Product managers are often adept at conducting research, and many companies leverage their skills to do so. However, as you probably already know, a PM’s time is limited as they multitask and juggle the needs of various stakeholders. Conducting studies individually can be cumbersome and time consuming. 

Pawana’s stance is resolute — adding research capabilities unlocks the potential to test out numerous ideas at once. Various initiatives on the product roadmap (more on this below) with a clear research requirement highlights the need for a researcher.

“The value that a dedicated researcher brings is very different from the value that a PM brings to the table,” Pawana said.

User Research and the Language of Business

Industry leader Jared Erondu is adamant that designers and researchers must learn the language of business. 

Pawana echoes this sentiment because “the organization’s goal at the end of the day is to make sure they are profitable and making the best investment decisions.”

Businesses have finite resources and time. Leadership must ensure that the company invests in the right products, the right priorities and solve the right problems. Decision makers like Pawana must continually circle back to the question, “Does the ROI make sense for us?”

To explore ROI, she preaches the value of discovery.

What is the Role of Discovery in User Research?

Discovery research helps product teams assess the viability of ideas and validate product roadmap initiatives. A quick discovery provides justification whether to go through with an investment or not.

Product managers conduct the following tests to quickly evaluate a project’s ROI:

  • Value testing – does this provide value to end users?
  • Usability testing – is the solution usable and easy to navigate?
  • Feasibility testing – can we proceed, taking into account the technical, financial, economic, legal and environmental considerations?

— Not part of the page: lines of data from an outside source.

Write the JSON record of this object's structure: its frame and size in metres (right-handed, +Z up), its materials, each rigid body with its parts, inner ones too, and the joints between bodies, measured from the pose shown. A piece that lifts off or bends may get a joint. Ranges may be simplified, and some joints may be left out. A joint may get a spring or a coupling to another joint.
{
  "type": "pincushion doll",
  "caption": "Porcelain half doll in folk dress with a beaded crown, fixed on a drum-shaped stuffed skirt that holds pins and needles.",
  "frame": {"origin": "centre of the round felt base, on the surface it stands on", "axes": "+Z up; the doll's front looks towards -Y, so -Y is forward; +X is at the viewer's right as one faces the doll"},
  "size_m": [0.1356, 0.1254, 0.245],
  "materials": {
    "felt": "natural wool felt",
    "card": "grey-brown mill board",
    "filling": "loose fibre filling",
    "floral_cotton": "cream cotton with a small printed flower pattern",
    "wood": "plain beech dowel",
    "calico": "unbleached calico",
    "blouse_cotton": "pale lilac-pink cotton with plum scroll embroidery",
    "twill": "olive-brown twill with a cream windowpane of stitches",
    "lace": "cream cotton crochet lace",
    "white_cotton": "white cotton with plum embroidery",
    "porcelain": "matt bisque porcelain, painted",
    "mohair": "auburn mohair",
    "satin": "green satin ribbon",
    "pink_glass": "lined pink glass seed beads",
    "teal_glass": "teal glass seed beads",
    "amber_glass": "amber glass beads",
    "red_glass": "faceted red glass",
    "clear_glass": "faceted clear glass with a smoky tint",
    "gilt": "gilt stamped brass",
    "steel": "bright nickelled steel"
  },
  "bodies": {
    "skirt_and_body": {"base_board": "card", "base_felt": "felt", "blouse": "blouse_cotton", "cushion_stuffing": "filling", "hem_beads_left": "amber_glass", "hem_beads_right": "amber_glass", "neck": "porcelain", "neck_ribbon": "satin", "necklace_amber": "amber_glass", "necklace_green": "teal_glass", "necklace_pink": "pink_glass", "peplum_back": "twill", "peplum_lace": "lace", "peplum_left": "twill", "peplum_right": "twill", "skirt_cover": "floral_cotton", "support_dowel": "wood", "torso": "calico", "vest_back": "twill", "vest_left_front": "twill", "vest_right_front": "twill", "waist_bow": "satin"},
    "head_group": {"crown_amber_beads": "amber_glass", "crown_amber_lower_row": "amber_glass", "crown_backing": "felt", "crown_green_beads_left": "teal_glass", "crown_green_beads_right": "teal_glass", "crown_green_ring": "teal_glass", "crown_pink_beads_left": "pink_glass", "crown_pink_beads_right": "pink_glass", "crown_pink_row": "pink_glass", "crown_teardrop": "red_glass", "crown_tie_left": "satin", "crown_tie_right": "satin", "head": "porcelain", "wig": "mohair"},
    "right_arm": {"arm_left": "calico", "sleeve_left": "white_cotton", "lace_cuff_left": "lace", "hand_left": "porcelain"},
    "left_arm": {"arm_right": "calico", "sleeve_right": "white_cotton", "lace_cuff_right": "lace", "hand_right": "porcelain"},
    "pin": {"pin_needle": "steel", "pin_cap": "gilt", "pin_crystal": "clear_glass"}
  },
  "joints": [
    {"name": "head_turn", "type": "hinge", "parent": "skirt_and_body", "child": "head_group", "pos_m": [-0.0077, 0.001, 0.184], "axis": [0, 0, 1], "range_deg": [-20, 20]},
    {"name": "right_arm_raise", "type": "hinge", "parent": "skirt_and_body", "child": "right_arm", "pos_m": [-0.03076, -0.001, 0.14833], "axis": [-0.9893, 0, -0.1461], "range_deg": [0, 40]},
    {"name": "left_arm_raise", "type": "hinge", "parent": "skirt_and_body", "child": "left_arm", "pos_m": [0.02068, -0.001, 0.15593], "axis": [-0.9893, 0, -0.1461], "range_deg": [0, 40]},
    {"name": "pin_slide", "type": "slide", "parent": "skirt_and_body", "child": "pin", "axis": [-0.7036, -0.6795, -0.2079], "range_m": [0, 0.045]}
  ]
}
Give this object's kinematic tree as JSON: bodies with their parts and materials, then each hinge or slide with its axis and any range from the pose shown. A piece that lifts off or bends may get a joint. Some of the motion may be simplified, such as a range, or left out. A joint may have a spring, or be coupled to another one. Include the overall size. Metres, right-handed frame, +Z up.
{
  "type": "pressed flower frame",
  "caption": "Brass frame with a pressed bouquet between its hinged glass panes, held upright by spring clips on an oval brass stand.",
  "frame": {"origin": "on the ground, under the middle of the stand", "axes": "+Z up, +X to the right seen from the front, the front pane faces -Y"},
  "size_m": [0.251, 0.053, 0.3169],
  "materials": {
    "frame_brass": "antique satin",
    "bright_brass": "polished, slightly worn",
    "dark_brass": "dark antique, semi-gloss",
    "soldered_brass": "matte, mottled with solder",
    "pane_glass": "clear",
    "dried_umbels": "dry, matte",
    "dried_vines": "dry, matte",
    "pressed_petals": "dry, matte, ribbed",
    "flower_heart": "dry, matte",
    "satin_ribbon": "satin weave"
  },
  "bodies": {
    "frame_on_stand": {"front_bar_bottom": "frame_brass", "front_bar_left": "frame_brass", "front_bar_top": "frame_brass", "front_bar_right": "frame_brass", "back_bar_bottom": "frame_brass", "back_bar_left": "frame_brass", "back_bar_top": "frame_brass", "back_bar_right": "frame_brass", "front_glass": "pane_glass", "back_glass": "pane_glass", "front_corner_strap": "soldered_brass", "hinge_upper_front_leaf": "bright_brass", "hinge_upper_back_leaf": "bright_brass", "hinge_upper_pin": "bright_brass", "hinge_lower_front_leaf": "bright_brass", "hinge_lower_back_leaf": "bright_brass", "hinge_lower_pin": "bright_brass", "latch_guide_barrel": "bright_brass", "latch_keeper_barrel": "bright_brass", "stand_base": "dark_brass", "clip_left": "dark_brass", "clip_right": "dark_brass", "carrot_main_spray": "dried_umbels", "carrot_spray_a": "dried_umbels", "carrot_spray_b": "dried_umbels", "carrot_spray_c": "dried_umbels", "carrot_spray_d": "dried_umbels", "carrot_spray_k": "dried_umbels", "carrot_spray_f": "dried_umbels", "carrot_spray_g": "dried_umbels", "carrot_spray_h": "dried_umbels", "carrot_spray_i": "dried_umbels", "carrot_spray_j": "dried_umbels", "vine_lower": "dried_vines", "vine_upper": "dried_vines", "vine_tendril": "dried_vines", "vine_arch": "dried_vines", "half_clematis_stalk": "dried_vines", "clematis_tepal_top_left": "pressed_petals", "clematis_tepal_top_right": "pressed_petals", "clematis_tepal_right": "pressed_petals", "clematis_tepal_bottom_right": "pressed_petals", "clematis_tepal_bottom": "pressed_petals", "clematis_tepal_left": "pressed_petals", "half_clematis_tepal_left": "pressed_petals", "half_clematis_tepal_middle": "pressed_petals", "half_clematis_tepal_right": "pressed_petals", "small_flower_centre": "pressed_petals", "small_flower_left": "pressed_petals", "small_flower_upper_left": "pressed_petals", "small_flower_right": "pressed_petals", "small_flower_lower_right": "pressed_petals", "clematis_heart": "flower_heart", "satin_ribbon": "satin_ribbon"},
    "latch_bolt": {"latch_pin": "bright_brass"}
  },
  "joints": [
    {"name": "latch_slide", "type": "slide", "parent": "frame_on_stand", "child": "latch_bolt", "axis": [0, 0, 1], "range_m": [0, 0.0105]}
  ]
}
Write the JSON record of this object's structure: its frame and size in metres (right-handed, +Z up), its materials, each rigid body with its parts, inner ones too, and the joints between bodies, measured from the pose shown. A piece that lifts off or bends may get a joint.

These tests bring transparency to the process and help business leaders understand the underlying reasons behind an investment.

There are significant implications of not conducting research in a timely manner.

The time we spend not making a decision can be costly, which is why people oftentimes skip research. After all, “Time is money.”

Pawana cautions against skipping the critical discovery step because research can reveal new ideas, products and potential revenue streams.

A User Research Roadmap Refresher

How do businesses keep track of their various research efforts? They maintain and consult a user research roadmap, a collection of ideas or initiatives, each ranked by its importance and magnitude to the business.

“The research roadmap needs to reflect the priority of the product roadmap,” Pawana said. 

This synergy doesn’t mean that this document is exclusive to research and product teams. 

“The roadmap is open and dynamic — you can get ideas from anywhere as long as they have leg and definition,” said Pawana. Customer success reps, sales teams, CEOs — everyone with direct access to customers can contribute powerful ideas for research and discovery.

As a living document, both product and research roadmaps must be constantly updated as initiatives increase. They also act as a central knowledge base or research repository so stakeholders can leverage research that has already taken place. Living implies that initiatives aren’t set in stone — some will inevitably lead to a dead end. It’s important for researchers to get buy-in from leadership on this part of the process.

“Leadership understands that everything in the roadmap is not a commitment to deliver; it’s a commitment for us to go and do discovery,” Pawana said.

How to Communicate Better and Create a Research-centric Culture

“As humans, we feel like we can talk to other humans. So why is talking and asking questions so hard?” Pawana asked.

We feel her pain — talking to our peers can be overwhelming in a new environment, especially if we have different goals to achieve. Nevertheless, it’s essential in communicating the value of research across the organization.

Pawana recommended conducting a debrief after studies to share insights and highlight the value of user research. Other parties may see parallels between your findings and the projects they are currently working on. 

In Pawana’s experience, this encourages product managers and designers to seek out trained researchers to help expedite their efforts. As a cross-portfolio function, user research teams have the benefit of seeing commonality and patterns across projects and can point them in the right direction.

Walking down the same road together builds trust and partnership between UX research and product teams. Rather than taking all the burden on their often lone shoulders, researchers can train and coach peers. 

Establishing research best practices empowers others to come up with their own hypotheses and conduct their own studies. Training peers in the craft can also blossom into mentor-mentee relationships. Equipping people with necessary skills does not render researchers obsolete — quite the opposite; peers will now approach them as experts.

How Product Management Can Contribute to a Culture of User Research

Pawana believes that creating a culture of research is dependent on two factors — a company’s risk appetite and open-mindedness. 

An example of risk taking? Coming up with a big idea, trying to validate it and being willing to be proven wrong. 

“You don’t get shamed or penalized. It’s a culture of fail fast, fail early. Learn, move on and test something else,” Pawana said. 

What about approaching leadership or other decision makers with a contradictory viewpoint? This can be intimidating to many researchers, no matter where they’re at in their careers. 

Pawana’s quite clear on how to tackle it — let your amazing work do the talking:

  • Be open and transparent – talk about your methodology
  • Document your findings – provide all the color and data points needed
  • Become the voice of the result
  • Finally, let the business make a decision

“There has to be an appetite culturally to say no to some big voices. Anyone can be wrong as long as the data supports it. If you don’t have that culture, you (are) fighting a battle that is really difficult,” she added.

Final Advice for Product Management Teams: Invest in User Research

Pawana offered words of wisdom for product managers, product leaders and user researchers:

For product managers: If you can get help from someone who specializes in research, take the help! It will only help you grow the product.

For product leaders: There is a return on investment for bringing in a research discipline. The more you serve the customers, the more your product portfolio will grow.

For user researchers: Never stop advocating for yourself. Never stop sharing your insights. Everyone benefits from your (and your customers’) voice.